Autonomie, séparation, ne devraient pas signifier ignorance :
l’imprégnation entre ces mouvements s’opère trop peu. Pour autant, un
écoféminisme fondé sur l’idée que les femmes sont plus proches que les hommes
de la nature, de la "Mère Nature", n’est pas une bonne réponse : le
féminisme ne peut reposer sur des schémas simplistes d’opposition binaire entre
les sexes, ni sur l’appropriation d’un mouvement par l’autre. Par contre, sur
des luttes concrètes, l’unité des actions serait à rechercher. Par exemple, sur
les questions de santé, de précarité, ou sur la consommation, l’urbanisme,
l’éducation, etc., bref, des combats qui concernent les deux mouvements. C’est
à travers de telles actions que les deux mouvements peuvent se nourrir
mutuellement, et élargir leurs perspectives.
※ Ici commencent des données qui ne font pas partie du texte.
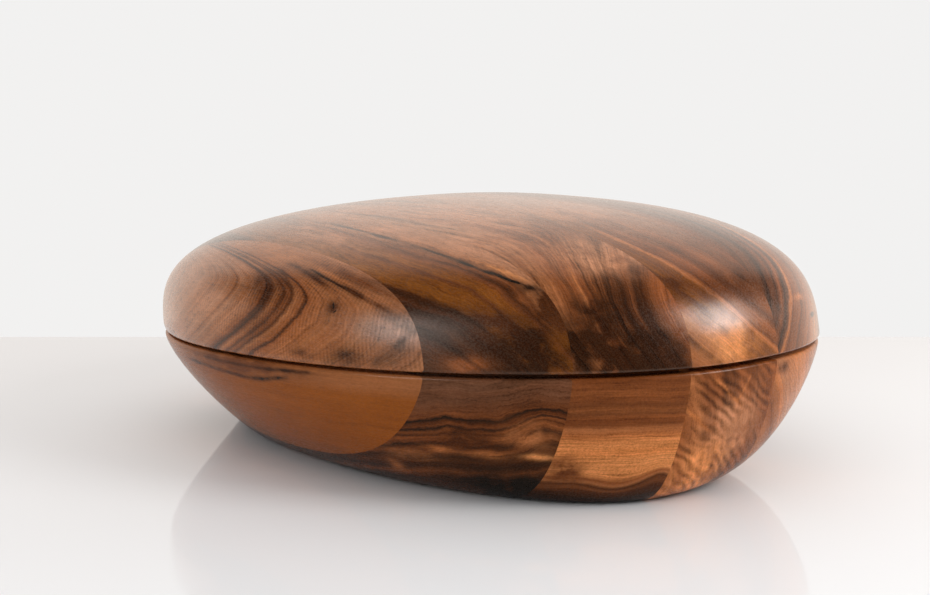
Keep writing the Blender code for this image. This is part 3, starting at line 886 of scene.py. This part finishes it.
class StudioLook(PropertyGroup):
    """Table, backdrop, lamps and camera. Turns are from the camera's own direction, to the right."""
    backdrop: tone("Backdrop", (0.887, 0.880, 0.873), "Pale wall behind the table")
    mirrored_wall: tone("Mirrored wall", (0.870, 0.785, 0.715), "The wall as the wood mirrors it")
    table: tone("Table", (0.910, 0.906, 0.903), "White table top")
    room_dark: tone("Dim room", (0.020, 0.020, 0.020), "What the wood mirrors over and behind the camera")
    sky_near: tone("Near light", (0.47, 0.47, 0.48), "Soft light from behind the camera and below")
    sky_far: tone("Far light", (0.93, 0.93, 0.94), "Soft light from above and from the backdrop")
    table_reach: metres("Table reach", 1.097, "Distance from the camera to the far edge of the table")
    right_turn: radians("Right lamp turn", math.radians(114.0), "Direction of the right soft lamp")
    right_lift: radians("Right lamp lift", math.radians(29.0), "Height of the right soft lamp")
    right_size: lamp_size("Right lamp size", (0.46, 0.50), "Breadth and height of the right soft lamp")
    right_glow: glow("Right lamp light", 9.0, "Radiance with which the right lamp lights")
    right_shine: glow("Right lamp shine", 36.0, "Radiance with which the right lamp is mirrored")
    left_turn: radians("Left lamp turn", math.radians(-134.0), "Direction of the left soft lamp")
    left_lift: radians("Left lamp lift", math.radians(20.0), "Height of the left soft lamp")
    left_size: lamp_size("Left lamp size", (0.40, 0.56), "Breadth and height of the left soft lamp")
    left_glow: glow("Left lamp light", 1.2, "Radiance with which the left lamp lights")
    left_shine: glow("Left lamp shine", 15.0, "Radiance with which the left lamp is mirrored")
    shine_tint: tone("Shine tint", (0.76, 0.87, 1.00), "Colour of both lamps as they are mirrored")
    rim_shine: glow("Side shine", 0.45, "How much brighter the wood mirrors the backdrop's two sides")
    lamp_distance: metres("Lamp distance", 1.25, "Distance of both lamps from the bowl")
    camera_lens: lens("Lens", CAMERA_LENS, "Focal length of the camera")


# ---------------------------------------------------------------- studio

WHITE = (1.0, 1.0, 1.0)

# What the gloss mirrors. The wall fills the directions whose cosine with the camera's own, and a
# margin, is past an edge. Its lifted part is drawn in, and more so to both sides, where it is brighter
WALL_MARGIN = 0.22
WALL_EDGE = (0.12, 0.46)
DRAWN_LIFT = (0.28, 0.50)
DRAWN_IN, DRAWN_IN_SIDES = 0.22, 0.75
BRIGHT_SIDES = (0.42, 0.70)

# Soft light: shares of the way from the camera and of the way up, and the range they light
SOFT_FAR, SOFT_UP = 0.5, 0.9
SOFT_RANGE = (-0.2, 0.9)

# Table top: how far it goes back behind the camera and out to each side, and its gloss
TABLE_BACK = 3.0
TABLE_HALF_BREADTH = 4.0
TABLE_ROUGHNESS = 0.045
TABLE_IOR = 1.38


def away_from_camera(turn, lift=0.0):
    """Unit direction that is turned right from the camera's own plan direction, and lifted."""
    angle = CAMERA_TURN - turn
    return np.array((-math.sin(angle) * math.cos(lift), math.cos(angle) * math.cos(lift), math.sin(lift)))


def make_lamp(look, side, name, radiance, colour, mirrored):
    """A soft rectangular lamp that faces the bowl. It either lights, or is mirrored in the gloss."""
    turn, lift = getattr(look, f"{side}_turn"), getattr(look, f"{side}_lift")
    lamp = bpy.data.lights.new(name, "AREA")
    lamp.shape = "RECTANGLE"
    lamp.size, lamp.size_y = getattr(look, f"{side}_size")
    lamp.energy = radiance * math.pi * lamp.size * lamp.size_y
    lamp.color = colour
    light = new_object(name, lamp)
    light.location = away_from_camera(turn, lift) * look.lamp_distance + (0.0, 0.0, HEIGHT / 2)
    light.rotation_euler = (math.pi / 2 - lift, 0.0, CAMERA_TURN - turn + math.pi)
    light.visible_camera = False
    light.visible_diffuse = not mirrored
    light.visible_glossy = mirrored


def make_lamps(look):
    """Two soft lamps, each with the shine that the gloss mirrors."""
    for side in ("right", "left"):
        make_lamp(look, side, f"{side}_lamp", getattr(look, f"{side}_glow"), WHITE, False)
        make_lamp(look, side, f"{side}_shine", getattr(look, f"{side}_shine"), look.shine_tint, True)


def make_world(look):
    """Pale backdrop behind the table, and the light and mirror images that come from around it.

    The soft light grows smoothly from near the camera to above and behind the bowl. The gloss
    mirrors the wall, which grows brighter to both sides, and a dim room over it and elsewhere.
    """
    world = bpy.data.worlds.new("studio")
    world.use_nodes = True
    tree = world.node_tree
    direction = wire(tree, "ShaderNodeTexCoord", "Generated")
    far = direction.dot(tuple(away_from_camera(0.0)))
    _, _, lift = parts_of(direction)
    sideways = abs(direction.dot(tuple(away_from_camera(math.pi / 2))))
    drawn_in = sideways * sideways * DRAWN_IN_SIDES + DRAWN_IN
    lit = spread(far + WALL_MARGIN - spread(lift, *DRAWN_LIFT) * drawn_in, *WALL_EDGE)
    bright_side = tuple(part * (1.0 + look.rim_shine) for part in look.mirrored_wall)
    wall = blend(spread(sideways, *BRIGHT_SIDES), look.mirrored_wall, bright_side)
    mirrored = blend(lit, look.room_dark, wall)
    soft_light = blend(spread(far * SOFT_FAR + lift * SOFT_UP, *SOFT_RANGE), look.sky_near, look.sky_far)
    paths = wires(tree.nodes.new("ShaderNodeLightPath"))
    room = blend(paths["Is Glossy Ray"], soft_light, mirrored)
    seen = paths["Is Camera Ray"].calc("MAXIMUM", paths["Is Transmission Ray"])
    feed(tree.nodes["Background"], Color=blend(seen, room, look.backdrop), Strength=1.0)
    bpy.context.scene.world = world


def make_table(look):
    """White table top: a flat sheet that ends behind the bowl and reaches wide to both sides."""
    middle = np.array(CAMERA_PLACE[:2])
    far = away_from_camera(0.0)[:2]
    side = away_from_camera(math.pi / 2)[:2] * TABLE_HALF_BREADTH
    near_edge = middle - far * TABLE_BACK
    far_edge = middle + far * look.table_reach
    corners = (near_edge - side, near_edge + side, far_edge + side, far_edge - side)
    mesh = bpy.data.meshes.new("table")
    mesh.from_pydata([(*corner, 0.0) for corner in corners], [], [(0, 1, 2, 3)])
    material, shader = new_material("white_table")
    feed(shader, Base_Color=(*look.table, 1.0), Roughness=TABLE_ROUGHNESS, IOR=TABLE_IOR)
    mesh.materials.append(material)
    new_object("table", mesh)


def make_camera(look):
    """Camera at the photograph's viewing angle."""
    camera = new_object("camera", bpy.data.cameras.new("camera"))
    camera.data.lens = look.camera_lens
    camera.data.sensor_width = SENSOR_WIDTH
    camera.location = CAMERA_PLACE
    camera.rotation_euler = (math.pi / 2 - CAMERA_DIP, 0.0, CAMERA_TURN)
    bpy.context.scene.camera = camera


# ---------------------------------------------------------------- operators and panel

def make_half(scene, half, carve, boards):
    """All boards of one half, cut from its carved form."""
    sizes, tones = scene.bowl_sizes, scene.walnut_tones
    groups = {key: bpy.data.node_groups.get(name) or make(name) for key, (name, make) in GROUPS.items()}
    form = carve(sizes)
    gloss, oil = getattr(tones, f"{half}_gloss"), getattr(tones, f"{half}_oil")
    for number, board in enumerate(boards, start=1):
        wood = board_wood(f"{half}_board_{number}_walnut", board, groups, tones, gloss, oil)
        make_board(half, number, form, sizes, wood)


class LIDDEDBOWL_OT_bowl_boards(Operator):
    """Carve the bowl and cut it into its seven walnut boards"""
    bl_idname = "lidded_bowl.bowl_boards"
    bl_label = "Bowl Boards"

    def execute(self, context):
        make_half(context.scene, "bowl", bowl_form, BOWL_BOARDS)
        return {"FINISHED"}


class LIDDEDBOWL_OT_lid_boards(Operator):
    """Carve the lid and cut it into its seven walnut boards"""
    bl_idname = "lidded_bowl.lid_boards"
    bl_label = "Lid Boards"

    def execute(self, context):
        make_half(context.scene, "lid", lid_form, LID_BOARDS)
        return {"FINISHED"}


class LIDDEDBOWL_OT_stage(Operator):
    """Set up the table, backdrop, soft lamps and camera"""
    bl_idname = "lidded_bowl.stage"
    bl_label = "Stage"

    def execute(self, context):
        look = context.scene.studio_look
        make_camera(look)
        make_lamps(look)
        make_world(look)
        make_table(look)
        context.scene.view_settings.view_transform = "Standard"
        return {"FINISHED"}


class LIDDEDBOWL_PT_panel(Panel):
    """Sizes, tones, studio and the steps that make the bowl"""
    bl_idname = "LIDDEDBOWL_PT_panel"
    bl_label = "Lidded Bowl"
    bl_space_type = "VIEW_3D"
    bl_region_type = "UI"
    bl_category = "Lidded Bowl"

    def draw(self, context):
        scene = context.scene
        for title, group in (("Sizes", scene.bowl_sizes), ("Walnut", scene.walnut_tones),
                             ("Studio", scene.studio_look)):
            box = self.layout.box()
            box.label(text=title)
            for name in group.bl_rna.properties.keys():
                if name not in ("rna_type", "name"):
                    box.prop(group, name)
        for step in STEPS:
            self.layout.operator(step.bl_idname)


STEPS = (LIDDEDBOWL_OT_bowl_boards, LIDDEDBOWL_OT_lid_boards, LIDDEDBOWL_OT_stage)
CLASSES = (BowlSizes, WalnutTones, StudioLook, *STEPS, LIDDEDBOWL_PT_panel)


def register():
    for entry in CLASSES:
        bpy.utils.register_class(entry)
    bpy.types.Scene.bowl_sizes = PointerProperty(type=BowlSizes)
    bpy.types.Scene.walnut_tones = PointerProperty(type=WalnutTones)
    bpy.types.Scene.studio_look = PointerProperty(type=StudioLook)


def unregister():
    del bpy.types.Scene.studio_look
    del bpy.types.Scene.walnut_tones
    del bpy.types.Scene.bowl_sizes
    for entry in reversed(CLASSES):
        bpy.utils.unregister_class(entry)


def main():
    register()
    bpy.ops.lidded_bowl.bowl_boards()
    bpy.ops.lidded_bowl.lid_boards()
    bpy.ops.lidded_bowl.stage()


if __name__ == "__main__":
    main()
AL : L’écoféminisme n’a été porté, chez les Verts, que
par une des "mères fondatrices" de l’écologie française, la regrettée Solange
Fernex. Les militant-e-s françai-se-s ont été en effet façonné-e-s par cette
crise du "sujet principal unificateur" dans les années 70 (en fait cela
remontre à l’althussérisme) ; et les féministes françaises détestent
l’idée d’une "nature féminine" (ça, ça remonte à Pétain !). C’est plutôt
par la sociologie et la psychanalyse (Guatarri), qui considèrent le rapport
entre genres ou entre l’individu et son environnement familial comme des
rapports sociaux, que le féminisme apparaît comme une "écologie de l’esprit" et
de la vie quotidienne. D’où l’engagement concret des Verts non seulement pour
la parité mais pour l’économie sociale et solidaire, appelée à se substituer au
travail gratuit millénaire des femmes. René Dumont, fondateur de l’écologie
politique française, avait bien compris (sans doute sous l’influence de
Charlotte Paquet) que le changement des modes de vie viendrait des femmes.
Francine Comte-Segrestaa, gravement malade à l'heure de cet entretien,
est décédée en octobre 2008. Nous souhaitons lui renouveler nos remerciements
pour l'énergie qu'elle a consacrée à répondre à nos questions.